In its simplest form, Kaitai specifications allow specifying the format of data and the order that different types of data will arrive in. The base data types it has are standard numerical data types, bytes, strings, arrays and so on.

Kaitai has a little bit of metadata we will add at the beginning, so we start with this preamble:

meta:
  id: gadget_format1
  endian: le

This gives it a name and notes it as little endian.

If we wanted to build a parser for the header, the most obvious thing we could do would be to parse the different items in order. The very first item is an array of 6 integers that describes the number of particles in the simulation, separated by each particle type. This comes in a sequence starting at the beginning of our “stream,” so we can use the seq top-level type to start parsing:

seq:
  - id: recsize_0
    type: u4
  - id: npart1
    type: u4
  - id: npart2
    type: u4
  - id: npart3
    type: u4
  - id: npart4
    type: u4
  - id: npart5
    type: u4
  - id: npart6
    type: u4

recsize_0 here is because we know that our header will be preceded by a value indicating how many bytes are in it – this is a common practice, but not universal.
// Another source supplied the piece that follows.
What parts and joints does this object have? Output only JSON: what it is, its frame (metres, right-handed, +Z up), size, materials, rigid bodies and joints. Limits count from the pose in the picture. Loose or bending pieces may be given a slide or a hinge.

And I’ve said that each of the variables (npart1 … npart6) is of type u4, which means “unsigned four byte integers.”

This isn’t that efficient, though – each particle type has its own variable. KS provides us with the option to repeat which can take an expression. Now we can enable grabbing arrays of values, so we can use that, instead. Let’s change this to:

seq:
  - id: recsize_0
    type: u4
  - id: npart
    type: u4
    repeat: expr
    repeat-expr: 6

(You can also do repeat: eos for end of stream and repeat-until.) The result now is that npart is an array – so later on when we loop, we can look it up by using the special variable _index inside another repeat-expr. We’ll look at that a bit later.

Data Types in ksy

Parsing the entire header in this way is certainly possible, but it also can be a bit clunky – and can be harder for maintainability. Instead of writing all of our header values out, let’s use a user-defined type.
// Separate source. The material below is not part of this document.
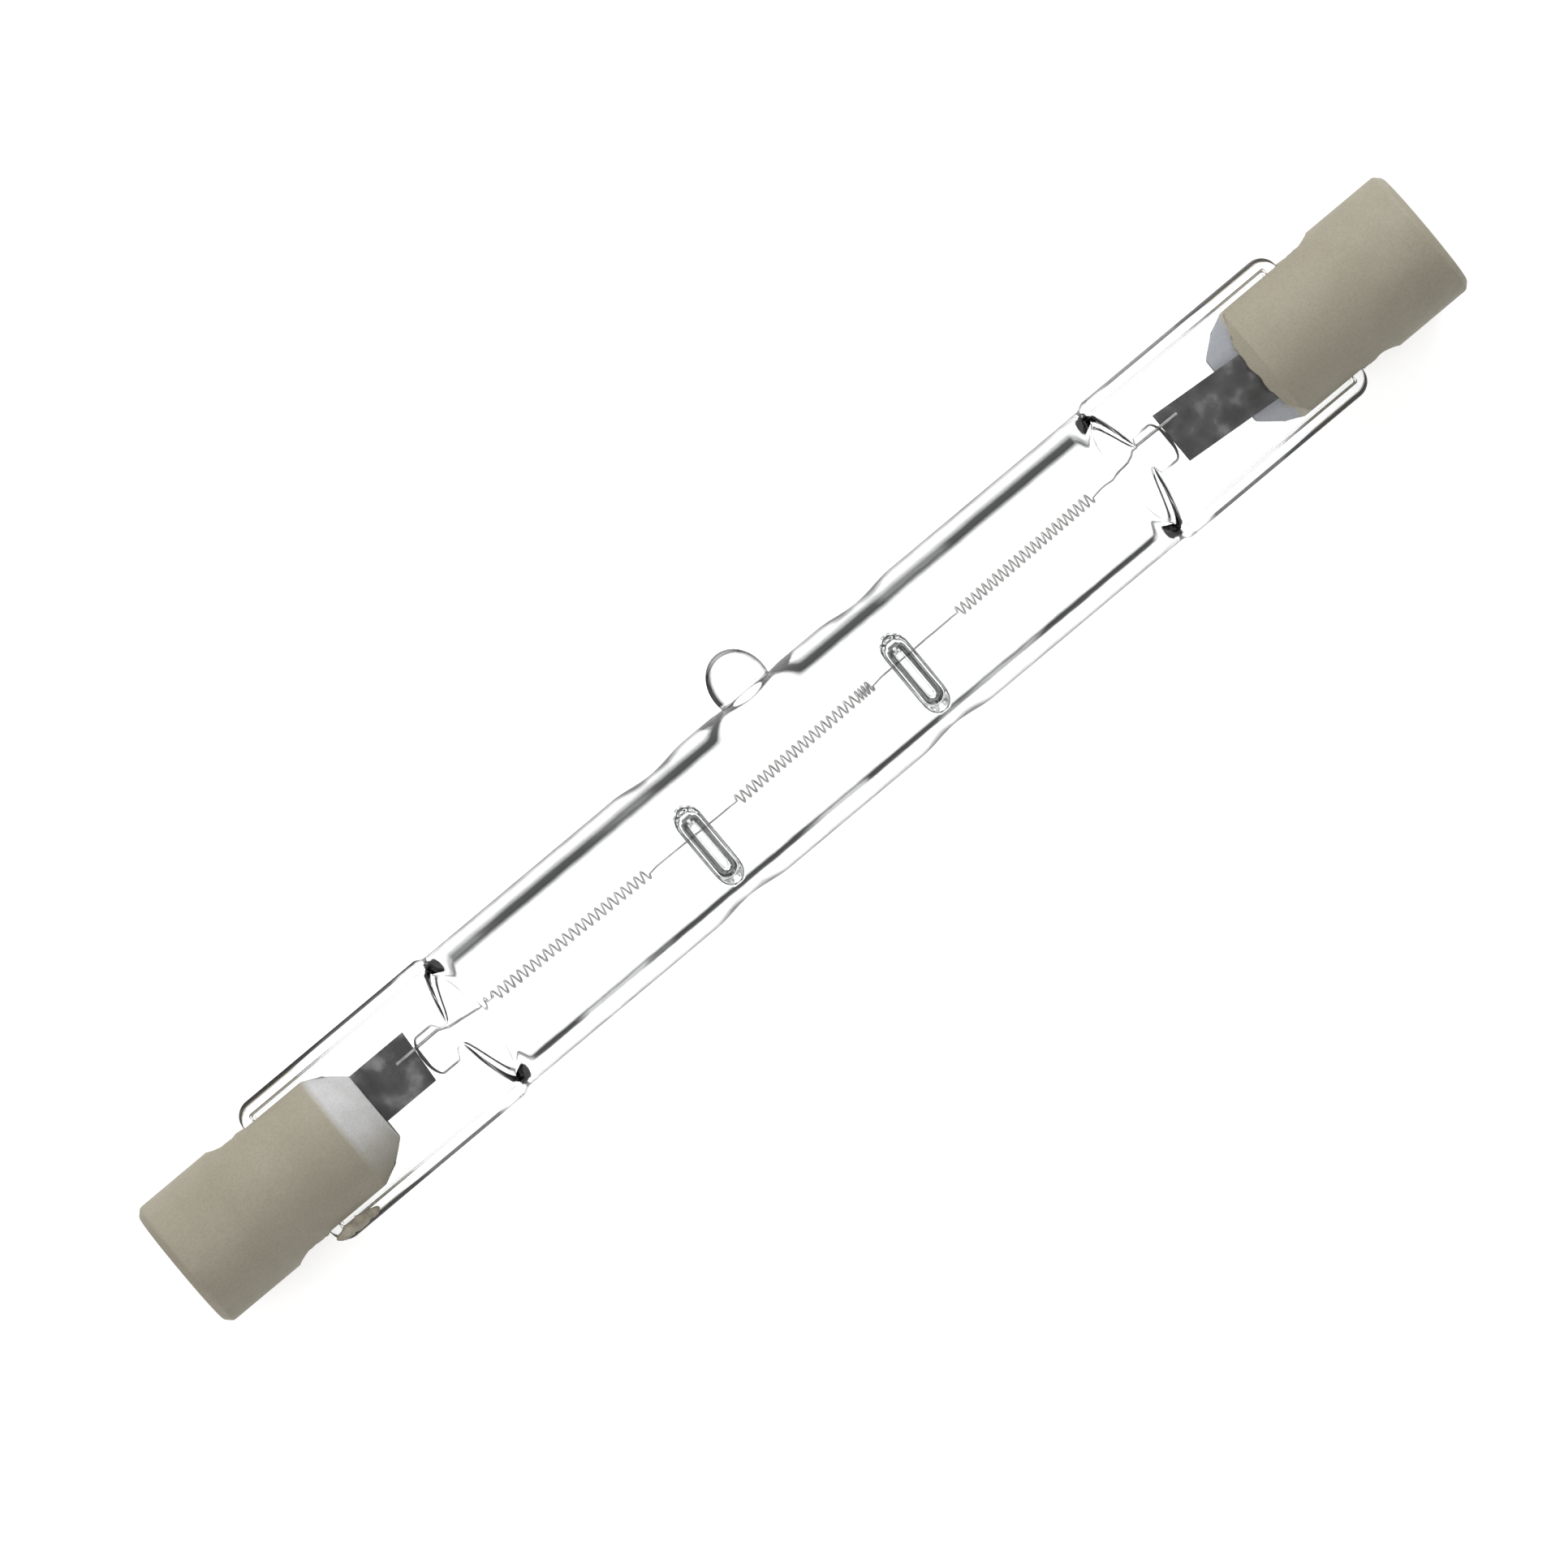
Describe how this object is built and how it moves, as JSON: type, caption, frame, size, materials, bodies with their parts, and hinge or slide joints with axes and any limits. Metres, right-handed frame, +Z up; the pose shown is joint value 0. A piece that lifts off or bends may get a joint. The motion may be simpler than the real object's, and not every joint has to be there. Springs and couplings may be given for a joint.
{
  "type": "linear halogen bulb",
  "caption": "Double-ended linear halogen bulb, 78 mm long, with a clear quartz tube, three filament coils, two pinch seals and two ceramic caps with recessed contacts.",
  "frame": {"origin": "where the lamp's axis meets the end face of the left cap", "axes": "+X along the lamp's axis to the right cap, +Y to the exhaust tip, +Z up, square to the flat of the pinch seals"},
  "size_m": [0.0783, 0.0104, 0.008],
  "materials": {
    "quartz": "clear",
    "tungsten": "satin",
    "molybdenum": "satin",
    "ceramic": "matte",
    "contact_metal": "satin",
    "cement": "matte"
  },
  "bodies": {
    "root": {"quartz_envelope": "quartz", "filament": "tungsten", "foil_left": "molybdenum", "outer_lead_left": "molybdenum", "ceramic_cap_left": "ceramic", "contact_left": "contact_metal", "cement_left": "cement", "foil_right": "molybdenum", "outer_lead_right": "molybdenum", "ceramic_cap_right": "ceramic", "contact_right": "contact_metal", "cement_right": "cement"}
  },
  "joints": []
}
The top-level key types is where user-defined types are described; you can do some pretty fancy things like supply parameters to them, but we’ll just use it to hold the data we know.

types:
  gadget_header:
    seq:
      ...

Now, in our top-level seq section, we can just reference the header type:

seq:
  -id: header
   type: gadget_header

Big Arrays and Lazy-reading

The tricky bit comes in when we get to our arrays of values. Kaitai has several different languages it can generate for – Python, C#, C++, ruby, and others. When reading lots of little items, python can get bogged down. For instance, this is the most obvious way of describing one of the position arrays:

  -id: coordinates_part1
   type: f4
   repeat: expr
   repeat-expr: header.npart[0] * 3

The generated python code will read a series of 4-byte objects, one at a time, and append them to a list. The combination of these things results in a lot of overhead from the python language runtime and the type system, so it ends up being rather slow.

One way to get around this is to use what’s called an instance. This allows parsing to happen only when requested, and it can also exist outside of the rest of the parsing structure.

Important note: There are some fiddly issues with making instance objects work and how they relate to substreams of IO which I’m going to sidestep here. Let’s just assume that it works, instead!

By default, we can read in bytes for these individual objects; this lets us read a big block of data (which we can deal with later – for instance, inside python!) and only parse into individual floats when we request. This might look something like defining a custom type with both a seq and an instances section:

types:
  f4_array_type:
    params:
      - id: count
        type: u4
    seq:
      - id: buffer
        size: 4 * count
    instances:
      values:
        pos: 0
        size-eos: true
        id: entries:
        type: f4
        repeat: eos

Here we are saying, just read the bytes. But, if anybody asks, this is what the attribute values should look like – you should parse it starting at 0, go to the end of the stream, and assume it’s all f4-typed items. (I am not certain that both size-eos and repeat-eos are necessary.)

With these components, we should be able to parse our entire gadget binary file, a

Working Implementation

I’ve gotten this to the point that it mostly works, and I’ve been committing to data-exp-lab/astro-data-formats. I ended up splitting the array stuff into its own parameterized type that I store in a separate file, so that we can potentially reuse it in other file formats.

Here’s some of the high-level stuff:

meta:
  id: gadget_format1
  endian: le
  ks-opaque-types: true
  imports:
    - array_buffer
seq:
  - id: gadget_header
    type: header
  - id: coordinates
    type: particle_fields('f4', 3)
  - id: velocities
    type: particle_fields('f4', 3)
  - id: particle_ids
    type: particle_fields('u4', 1)
types:
  header:
    seq:
      - id: recsize_0
        type: u4
      - id: npart
        type: u4
        repeat: expr
        repeat-expr: 6
      - id: massarr
        type: f8
        repeat: expr
        repeat-expr: 6

[ ... ]

    particle_fields:
    params:
      - id: field_type
        type: str
      - id: components
        type: u1
    seq:
      - id: magic1
        type: u4
      - id: fields
        type: field(_index, components, field_type)
        repeat: expr
        repeat-expr: 6
      - id: magic2
        type: u4
  field:
    params:
      - id: index
        type: u1
      - id: components
        type: u1
      - id: field_type
        type: str
    seq:
      - id: field
        size: _root.gadget_header.npart[index] * components * 4
        type: array_buffer(field_type)

And then the array_buffer is an instance-based way of getting the raw bytes. Right now this is reasonably fast, and there’s a possibility I could simplify the structure and flatten it out a bit, but it works exactly as I want it to.

Future

The next thing I’m going to do is work on porting the RAMSES frontend to this format. That will enable some more exploration and validation of the different outputs, and hopefully use that as guidance for any future modifications to the IO systems. One of the stickier wickets I’ve seen is that it’s possible to use memory-mapping, but I think there are some subtle places where data is read into memory and copied – this kind of gets rid of the purpose of the memory mapping. I hope to explore and dig more deeply into this later.

Ultimately, I believe a combination of ksy files for binary formats and a ksy-like dialect for describing the connection between chunks of data and physical space locations will simplify a considerable amount of data analysis.

I’d also like to thank @GreyCat on gitter, who was super helpful in helping me work out some of the bits I wasn’t clear on.